Believe it or not, the easy access to technology today has made consumers lazier than ever.

They expect information to be delivered to them instantly and we, as sales writers, have to keep up with the times to meet our readers’ expectations.

To do this, you have to take great care in controlling the appearance of your ads and sales letters. You can achieve this by using graphic devices that make your copy (especially a long one) easier and faster to read.

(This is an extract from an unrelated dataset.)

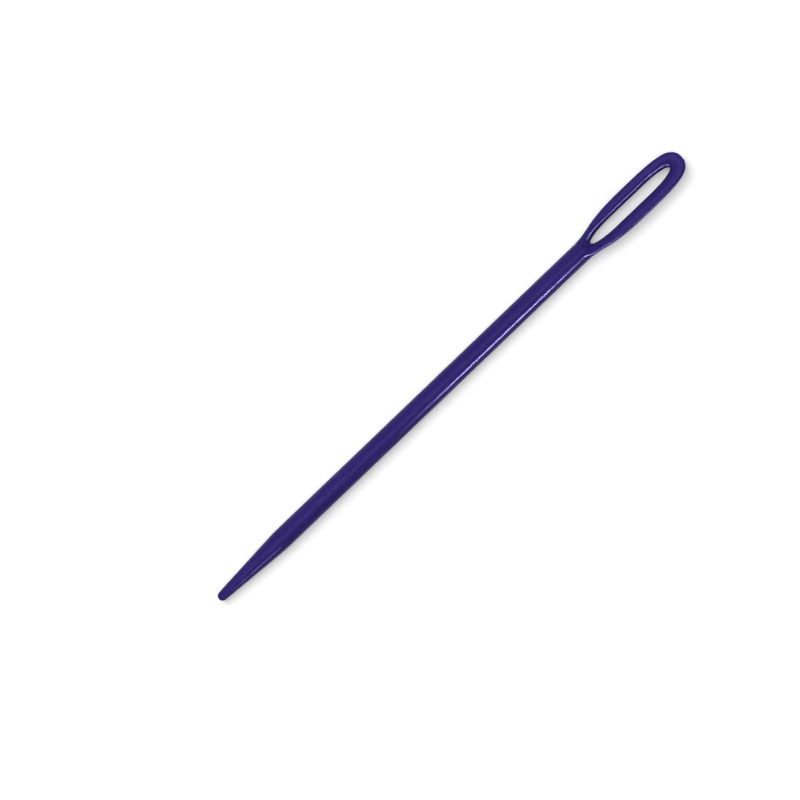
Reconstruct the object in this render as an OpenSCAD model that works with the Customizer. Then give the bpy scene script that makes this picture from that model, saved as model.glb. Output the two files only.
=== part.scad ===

Here’s a list of 10 effective graphic devices you can use to improve the readability of your sales letters:

  1. Subheads (they break up large blocks of text, making it easier to read)
  2. Bullets
  3. Numbered lists (like the one you see here)
  4. Underlining (use in moderation and on only the most important parts)
  5. Simulated handwriting (this makes your ads look personal and has been proven to increase sales response)
  6. Photographs and illustrations (remember to include a caption that makes a strong selling point)
  7. Boldfacing (use bold only to highlight key points)
  8. Screens (a light-colored background behind a paragraph)
  9. Yellow overprint (a feature in your word processing software that allows you to simulate markings made with a highlighter pen)
  10. Lines made of asterisks (this is especially useful in plain text emails)
Quoted from QuickStart Copywriter, “Day 7:  DRESSING UP YOUR SALES COPY“.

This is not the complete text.